Currently, we support models that meet the following criteria:
  • Source: We support uploads from Hugging Face or S3.
  • Type: We support text generation and embedding models.
  • Scale: We currently only support models that fit in a single node. Multi-node models are not supported.

Model file structure

Your model files must be in standard Hugging Face model repository format, compatible with from_pretrained loading. A valid model directory should contain files like:
config.json
generation_config.json
model-00001-of-00004.safetensors
model-00002-of-00004.safetensors
model-00003-of-00004.safetensors
model-00004-of-00004.safetensors
model.safetensors.index.json
special_tokens_map.json
tokenizer.json
tokenizer_config.json

Uploading from Hugging Face

When uploading from Hugging Face, simply provide the repository path (e.g., meta-llama/Llama-2-7b-hf). The model will be fetched directly from the Hugging Face Hub. You’ll also need to provide your Hugging Face token.

Uploading from S3

When uploading from S3, you must provide a presigned URL pointing to a single archive file containing the model files. Supported archive formats:
  • .zip
  • .tar
  • .tar.gz
Archive structure requirements: The model files must be at the root of the archive, not nested inside an extra top-level directory.
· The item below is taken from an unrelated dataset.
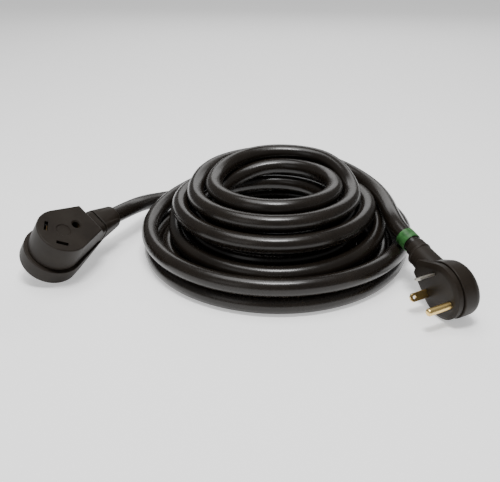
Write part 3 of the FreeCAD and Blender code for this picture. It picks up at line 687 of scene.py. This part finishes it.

Correct - files at root:
config.json
model.safetensors
tokenizer.json
...
Incorrect - files nested in a directory:
my-model/
  config.json
  model.safetensors
  tokenizer.json
  ...
If you have a model directory, create the archive from within the directory:
cd /path/to/your/model
tar -czvf ../model.tar.gz .
Presigned URL requirements:
  • The presigned URL must point to the archive file in S3.
  • The presigned URL expiration time must be at least 100 minutes.

Upload the model

Model uploads can be done via the UI or CLI.

UI

To upload via the web, log in and navigate to models > upload a model to reach this page:
Upload model
Then fill in the source URL (Hugging Face repo path or S3 presigned URL), the model name and how you would like it described in your Together account once uploaded.

CLI

Upload a model from Hugging Face or S3:
together models upload \
  --model-name <your_model_name> \
  --model-source <path_to_model_or_repo> \
  --hf-token <your_HF_token>
OptionRequiredDescription
--model-nameYesThe name to give to your uploaded model
--model-sourceYesHugging Face repo path or S3 presigned URL
--hf-tokenYes (for HF)Your Hugging Face token. Required for most Hugging Face models
--model-typeNomodel (default) or adapter
--descriptionNoA description of your model

Checking the status of your upload

When an upload has been kicked off, it will return a job id. You can poll our API using the returned job id until the model has finished uploading.
curl -X GET "https://api.together.ai/v1/jobs/{jobId}" \
     -H "Authorization: Bearer $TOGETHER_API_KEY" \
     -H "Content-Type: application/json" \
The output contains a “status” field. When the “status” is “Complete”, your model is ready to be deployed.

Deploy the model

Uploaded models are treated like any other dedicated endpoint models. Deploying can be done via the UI or CLI.

UI

All models, custom and finetuned models as well as any model that has a dedicated endpoint will be listed under My Models. To deploy: Select the model to open the model page.
My Models
The model page will display details from your uploaded model with an option to create a dedicated endpoint.
Create Dedicated Endpoint
When you select ‘Create Dedicated Endpoint’ you will see an option to configure the deployment.
Create Dedicated Endpoint
Once an endpoint has been deployed, you can interact with it on the playground or via the API.

CLI

After uploading your model, you can verify its registration and check available hardware options. List your uploaded models:
together models list
View available GPU SKUs for a specific model:
together endpoints hardware --model <model-name>
Once your model is uploaded, create a dedicated inference endpoint:
together endpoints create \
  --display-name <endpoint-name> \
  --model <model-name> \
  --gpu h100 \
  --no-speculative-decoding \
  --gpu-count 2
After deploying, you can view all your endpoints and retrieve connection details such as URL, scaling configuration, and status. List all endpoints:
together endpoints list
Get details for a specific endpoint:
together endpoints get <endpoint-id>